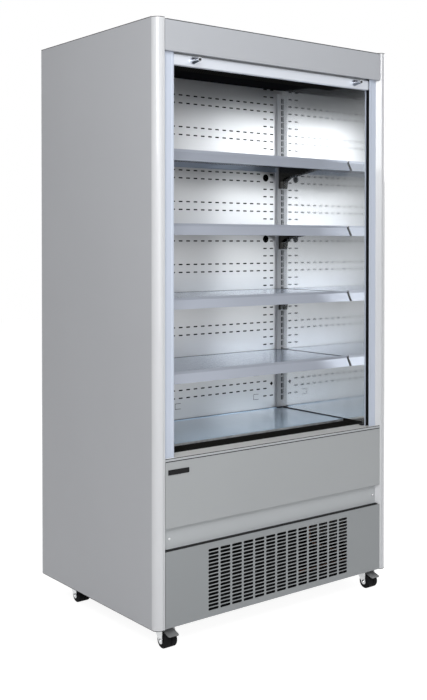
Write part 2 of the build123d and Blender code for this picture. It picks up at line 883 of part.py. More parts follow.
# --- Castors ----------------------------------------------------------------------------
def castor_mount(x, y):
    """Plate under the base pan, with the riveted kingpin."""
    half = castor_plate / 2
    plate_z = base_z - castor_plate_thickness
    pin_end = plate_z - fork_top_gap - fork_crown - fork_top_gap
    plate = block((x - half, x + half), (y - half, y + half), (plate_z, base_z))
    pin = rod((x, y, plate_z), (x, y, pin_end), kingpin_diameter)
    head = rod((x, y, pin_end), (x, y, pin_end - kingpin_head_height), kingpin_head)
    return plate + pin + head


def castor_fork(x, y):
    """Crown that turns on the kingpin, two legs and the axle."""
    crown_top = base_z - castor_plate_thickness - fork_top_gap
    crown_low = crown_top - fork_crown
    inner = wheel_width / 2 + fork_gap
    outer = inner + fork_leg
    axle_y = y - castor_trail
    crown = block((x - outer, x + outer), (y - 12, y + 18), (crown_low, crown_top))
    crown = fillet(crown.edges().filter_by(Axis.Z), 6)
    crown -= rod((x, y, crown_low - 1), (x, y, crown_top + 1), kingpin_diameter + 2 * running_gap)
    leg = [(axle_y - 3, crown_top), (y + 14, crown_top), (y + 14, crown_low - 2),
           (axle_y + 8, wheel_radius - 4), (axle_y - 8, wheel_radius - 4), (axle_y - 8, wheel_radius + 24)]
    fork = crown
    for side in (-1, 1):
        x_span = sorted((x + side * inner, x + side * outer))
        fork += prism_x(leg, *x_span)
        fork += rod((x_span[0], axle_y, wheel_radius), (x_span[1], axle_y, wheel_radius), 20)
    pivot = pedal_pivot(y)
    fork -= rod((x - outer - 1, *pivot), (x + outer + 1, *pivot), pedal_pin + 2 * running_gap)
    return fork + rod((x - outer, axle_y, wheel_radius), (x + outer, axle_y, wheel_radius), axle_diameter)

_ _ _

Make an exact copy of the data above.

RESULT OF THIS EXERCISE:
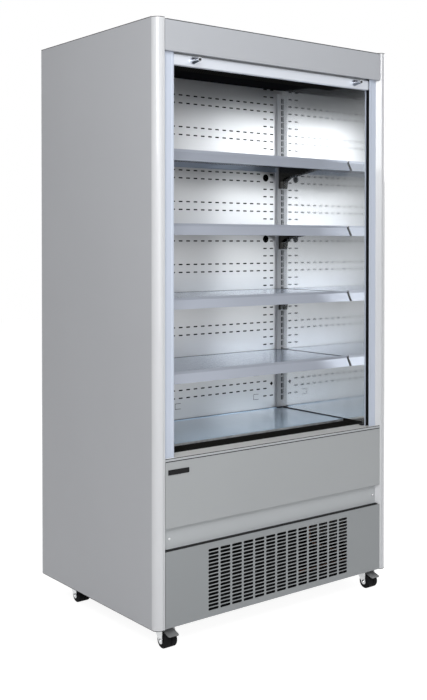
Write part 2 of the build123d and Blender code for this picture. It picks up at line 883 of part.py. More parts follow.
# --- Castors ----------------------------------------------------------------------------
def castor_mount(x, y):
    """Plate under the base pan, with the riveted kingpin."""
    half = castor_plate / 2
    plate_z = base_z - castor_plate_thickness
    pin_end = plate_z - fork_top_gap - fork_crown - fork_top_gap
    plate = block((x - half, x + half), (y - half, y + half), (plate_z, base_z))
    pin = rod((x, y, plate_z), (x, y, pin_end), kingpin_diameter)
    head = rod((x, y, pin_end), (x, y, pin_end - kingpin_head_height), kingpin_head)
    return plate + pin + head


def castor_fork(x, y):
    """Crown that turns on the kingpin, two legs and the axle."""
    crown_top = base_z - castor_plate_thickness - fork_top_gap
    crown_low = crown_top - fork_crown
    inner = wheel_width / 2 + fork_gap
    outer = inner + fork_leg
    axle_y = y - castor_trail
    crown = block((x - outer, x + outer), (y - 12, y + 18), (crown_low, crown_top))
    crown = fillet(crown.edges().filter_by(Axis.Z), 6)
    crown -= rod((x, y, crown_low - 1), (x, y, crown_top + 1), kingpin_diameter + 2 * running_gap)
    leg = [(axle_y - 3, crown_top), (y + 14, crown_top), (y + 14, crown_low - 2),
           (axle_y + 8, wheel_radius - 4), (axle_y - 8, wheel_radius - 4), (axle_y - 8, wheel_radius + 24)]
    fork = crown
    for side in (-1, 1):
        x_span = sorted((x + side * inner, x + side * outer))
        fork += prism_x(leg, *x_span)
        fork += rod((x_span[0], axle_y, wheel_radius), (x_span[1], axle_y, wheel_radius), 20)
    pivot = pedal_pivot(y)
    fork -= rod((x - outer - 1, *pivot), (x + outer + 1, *pivot), pedal_pin + 2 * running_gap)
    return fork + rod((x - outer, axle_y, wheel_radius), (x + outer, axle_y, wheel_radius), axle_diameter)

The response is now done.